Pocahontas stirred, shifted in the bed, the hand on the counterpane retreating underneath it as she curled her body to the side. She was unwashed, her hair a tangled, greasy mess; her face bruised and with a sheen of sweat. In the heat of fever she pushed the covers down, and John hastily covered her up again, as she was only in a very thin, very short cotton shift. It's buttons were undone for Sarah Clarke's easy access at bandage-changing and wound-washing, so her long hair was tangled and damp against bare breasts.

Pocahontas opened her eyes then, and pushed at these hands that were covering her body with hot, oppressive sheets. Her face was flushed, there were old tear-stains across her cheeks and her lips were dry. Had Ratcliffe's fist cut her lip? John seemed to remember then that it had.

"No," she said then, her voice hoarse, "too hot ..." she whimpered and kicked out at John as he tried to keep the sheets on her. Dr. Clarke pulled the counterpane down, though, folding it over her feet.

"If a patient is restless, that's a good sign they'll pull through," was all he said in his clipped over-educated Oxford accent.

She was protesting again. "Pocahontas, no," John was insisting, "you have to have the sheet on-" But then she'd batted his hands away with all of her strength, and it wasn't so much of sitting up as it was an awkward rolling to the side, and trying to get up.

Pain shot through her belly, tight and grasping, stabbing and pinching. Breathing was so painful. Her head ached like a drum. Her mouth was so dry, she was so thirsty. Why was the room spinning? Why was the room so warm? Why did she feel like she was burning up from the inside? And why, oh, God, WHY were there such stabbing cruel pains in her side? And what was wrong with her arm? Why was it bandaged? Why did it hurt so?

And why ...

Why was she ...

She pushed her tangled, sweaty hair off of her neck, catching the damp whiff of her own scent. She stared down then, at her own body, knowing that the beauty of her smooth skin and the plump sweetness of her breasts and the curves of her thighs ... contrasted deeply and very, very wrongly with the gauze that wrapped across the tautness of her belly.

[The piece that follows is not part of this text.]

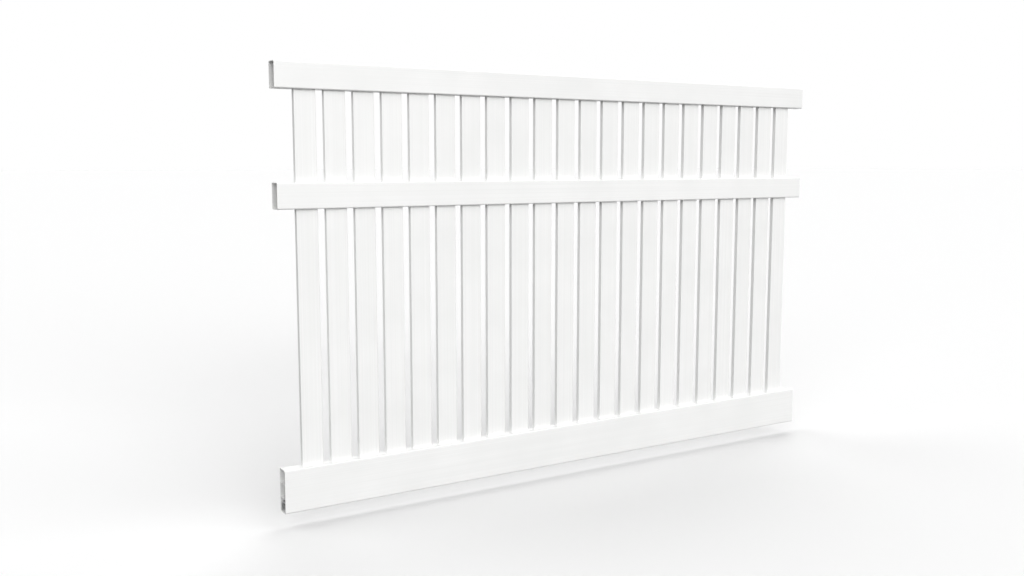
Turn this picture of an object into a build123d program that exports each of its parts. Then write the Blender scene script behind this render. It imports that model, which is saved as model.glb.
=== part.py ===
from build123d import *
import math
import os

# Semi-privacy fence panel in millimetres.
# X runs along the rails from the left end, Y from front to back, Z up.
# The origin lies on the left end of the bottom rail, in the panel's middle plane, at its underside.

# Panel
rail_length = 2438.4
panel_height = 1524.0
mid_rail_base = 1038.6
picket_end_margin = 70.2

# Rail extrusions
rail_depth = 50.8
rail_height = 88.9
bottom_rail_height = 152.4
rail_wall = 2.3
rail_corner_radius = 4.8
rib_count = 2
rib_thickness = 1.8
rib_root_radius = 1.2

# Picket extrusion
picket_width = 76.2
picket_depth = 19.05
picket_wall = 1.5
picket_corner_radius = 2.4
picket_gap = 29.6
picket_headroom = 14.0

# Routed slots in the rails
slot_clearance = 0.4
cutter_overrun = 1.0

# Steel channel in the lowest cell of the bottom rail
channel_thickness = 1.6
channel_bend_radius = 3.2
channel_side_clearance = 0.4
channel_headroom = 12.6
channel_setback = 1.0

# Drain holes in the underside of the bottom rail
drain_diameter = 6.4
drain_count = 4
drain_end_margin = 300.0

# Sizes that follow from the driving ones
top_rail_base = panel_height - rail_height
inner_corner_radius = max(rail_corner_radius - rail_wall, 0.5)
slot_corner_cut = (2 - math.sqrt(2)) * (picket_corner_radius + slot_clearance)
picket_field = rail_length - 2 * picket_end_margin
picket_count = round((picket_field + picket_gap) / (picket_width + picket_gap))
picket_pitch = (picket_field - picket_width) / (picket_count - 1)
rib_pitch = bottom_rail_height / (rib_count + 1)
upper_rib_top = rib_pitch * rib_count + rib_thickness / 2
lower_rib_underside = rib_pitch - rib_thickness / 2
picket_base = upper_rib_top
picket_top = panel_height - rail_wall - picket_headroom


def tube_section(base, height):
    """The hollow section of a rail, drawn in the current sketch."""
    with Locations((0, base + height / 2)):
        RectangleRounded(rail_depth, height, rail_corner_radius)
        RectangleRounded(
            rail_depth - 2 * rail_wall,
            height - 2 * rail_wall,
            inner_corner_radius,
            mode=Mode.SUBTRACT,
        )


os.makedirs("parts", exist_ok=True)

# The routed slots, one for each picket, their corners cut off along the picket's rounded ones
with BuildSketch() as picket_slots:
    with Locations((rail_length / 2, 0)):
        with GridLocations(picket_pitch, 0, picket_count, 1):
            Rectangle(picket_width + 2 * slot_clearance, picket_depth + 2 * slot_clearance)
    chamfer(picket_slots.vertices(), slot_corner_cut)

# Top rail, slotted in its underside
with BuildPart() as top_rail:
    with BuildSketch(Plane.YZ):
        tube_section(top_rail_base, rail_height)
    extrude(amount=rail_length)
    with BuildSketch(Plane.XY.offset(top_rail_base - cutter_overrun)):
        add(picket_slots.sketch)
    extrude(amount=rail_wall + 2 * cutter_overrun, mode=Mode.SUBTRACT)
top_rail.part.label = "top_rail"
export_step(top_rail.part, "parts/top_rail.step")

# Mid rail, slotted right through so that the pickets pass it
with BuildPart() as mid_rail:
    with BuildSketch(Plane.YZ):
        tube_section(mid_rail_base, rail_height)
    extrude(amount=rail_length)
    with BuildSketch(Plane.XY.offset(mid_rail_base - cutter_overrun)):
        add(picket_slots.sketch)
    extrude(amount=rail_height + 2 * cutter_overrun, mode=Mode.SUBTRACT)
mid_rail.part.label = "mid_rail"
export_step(mid_rail.part, "parts/mid_rail.step")

# Bottom rail, with ribs across its hollow, slots in its top and drain holes in its underside
with BuildPart() as bottom_rail:
    with BuildSketch(Plane.YZ) as bottom_section:
        tube_section(0, bottom_rail_height)
        with Locations((0, bottom_rail_height / 2)):
            with GridLocations(0, rib_pitch, 1, rib_count):
                Rectangle(rail_depth - rail_wall, rib_thickness)
        rib_roots = bottom_section.vertices(Select.LAST)
        fillet(rib_roots, rib_root_radius)
    extrude(amount=rail_length)
    with BuildSketch(Plane.XY.offset(bottom_rail_height - rail_wall - cutter_overrun)):
        add(picket_slots.sketch)
    extrude(amount=rail_wall + 2 * cutter_overrun, mode=Mode.SUBTRACT)
    with BuildSketch(Plane.XY.offset(-cutter_overrun)):
        with Locations((rail_length / 2, 0)):
            drain_pitch = (rail_length - 2 * drain_end_margin) / (drain_count - 1)
            with GridLocations(drain_pitch, 0, drain_count, 1):
                Circle(drain_diameter / 2)
    extrude(amount=rail_wall + 2 * cutter_overrun, mode=Mode.SUBTRACT)
bottom_rail.part.label = "bottom_rail"
export_step(bottom_rail.part, "parts/bottom_rail.step")

# Bent steel channel that stiffens the bottom rail, open side down, its feet between the rail's corners
channel_width = rail_depth - 2 * (rail_wall + inner_corner_radius + channel_side_clearance)
channel_height = lower_rib_underside - rail_wall - channel_headroom
with BuildPart() as stiffener_channel:
    with BuildSketch(Plane.YZ.offset(channel_setback)):
        with BuildLine(Location((0, rail_wall, 0))):
            outer_face = FilletPolyline(
                (-channel_width / 2, 0),
                (-channel_width / 2, channel_height),
                (channel_width / 2, channel_height),
                (channel_width / 2, 0),
                radius=channel_bend_radius,
            )
            offset(outer_face, amount=channel_thickness, side=Side.RIGHT)
        make_face()
    extrude(amount=rail_length - 2 * channel_setback)
stiffener_channel.part.label = "stiffener_channel"
export_step(stiffener_channel.part, "parts/stiffener_channel.step")

# Pickets, hollow tubes that stand on the upper rib and reach into the top rail
with BuildPart() as picket:
    with BuildSketch(Plane.XY.offset(picket_base)):
        with Locations((picket_end_margin + picket_width / 2, 0)):
            RectangleRounded(picket_width, picket_depth, picket_corner_radius)
            Rectangle(picket_width - 2 * picket_wall, picket_depth - 2 * picket_wall, mode=Mode.SUBTRACT)
    extrude(amount=picket_top - picket_base)

for number in range(picket_count):
    placed = picket.part.moved(Location((number * picket_pitch, 0, 0)))
    placed.label = f"picket_{number + 1:02d}"
    export_step(placed, f"parts/{placed.label}.step")
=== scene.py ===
import math

import bpy
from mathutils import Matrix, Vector

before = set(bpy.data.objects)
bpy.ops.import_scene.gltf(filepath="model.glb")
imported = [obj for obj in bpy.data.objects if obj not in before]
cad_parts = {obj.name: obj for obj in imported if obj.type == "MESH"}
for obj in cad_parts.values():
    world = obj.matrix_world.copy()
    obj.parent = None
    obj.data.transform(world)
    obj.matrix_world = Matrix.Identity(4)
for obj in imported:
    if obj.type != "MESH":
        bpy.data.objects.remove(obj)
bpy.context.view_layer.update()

# Driving values, in metres and degrees

# Camera, fitted to the straight edges of the panel
CAMERA_PLACE = (-1.1272, -3.3161, 1.1902)
CAMERA_YAW = 31.736
CAMERA_PITCH = 6.903
CAMERA_LENS_MM = 36.13
SENSOR_WIDTH_MM = 36.0

# Floor, two inches below the panel as when it hangs between posts
FLOOR_DROP = 0.0508
FLOOR_SIZE = 400.0
FLOOR_SHOWN = 0.98
FLOOR_GLOW = 0.08

# Colour of the world and of the floor's glow
WHITE = (1.0, 1.0, 1.0)

# Broad lamps, their strength as radiance on white where 1 is white
LAMP_SPREAD = 40.0

# Azimuth 0 is in front of the panel and 90 at its right end
LAMPS = {
    "front": {"strength": 0.645, "azimuth": 0.0, "elevation": 15.0},
    "front_left_low": {"strength": 0.300, "azimuth": -45.0, "elevation": 15.0},
    "front_left_high": {"strength": 0.125, "azimuth": -45.0, "elevation": 45.0},
    "front_right_high": {"strength": 0.250, "azimuth": 45.0, "elevation": 45.0},
    "back_low": {"strength": 0.145, "azimuth": 180.0, "elevation": 30.0},
    "back_left_high": {"strength": 0.270, "azimuth": 225.0, "elevation": 45.0},
    "back_right_high": {"strength": 0.340, "azimuth": 135.0, "elevation": 45.0},
}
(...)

Under the gauze was where all the pain was coming from. She knew then, the source of the pain was that she had been hurt in some way.

And there were two men here, watching her stagger and gasp and grip the side of the bed, watching her tangle her hands in her hair and push it away, to reveal a barely-there cotton shift that was gaping open, exposing said breasts. They stared at her as she absorbed her situation and her pain. She knew one of them. Knew him very, very well in fact.

The fever was raging and heat was rising within her, but she was shivering even as her body was so hot.

I know the one with the blonde hair and the blue eyes. And I have met the other one, once or twice.

The pain was absolutely relentless, vicious. Making it hard to breathe.

She reached out her hands, beseeching, no longer caring about her nakedness beneath the shift. The pain was horrible, and it was making her body contort of it's own volition; she was no longer in control. She writhed and wailed on the bed, holding out her arms to the man she knew. The pain was so sharp it drew sobs from her as she screamed and reached for him, dangerously close to falling out of the bed, or so it felt. The shift slipped completely off her shoulders then and fell in a damp drape behind her. She reached out her arms, and called to him.

She knew his name, and it came to her lips just as the haziest of memories started to come back. She still didn't know why she was here this way ... but it didn't matter right now.

"John," She sobbed, "John ..." And his arms were there, sure and strong, wrapping her up as she sagged against him. His body was cold and warm at the same time, his shirtfront deliciously cool on her naked, heated skin.

Dr. Clarke calmly and without saying a word draped a shawl over Pocahontas' nakedness, and then plucked the shift from the bed and chucked it down the laundry chute.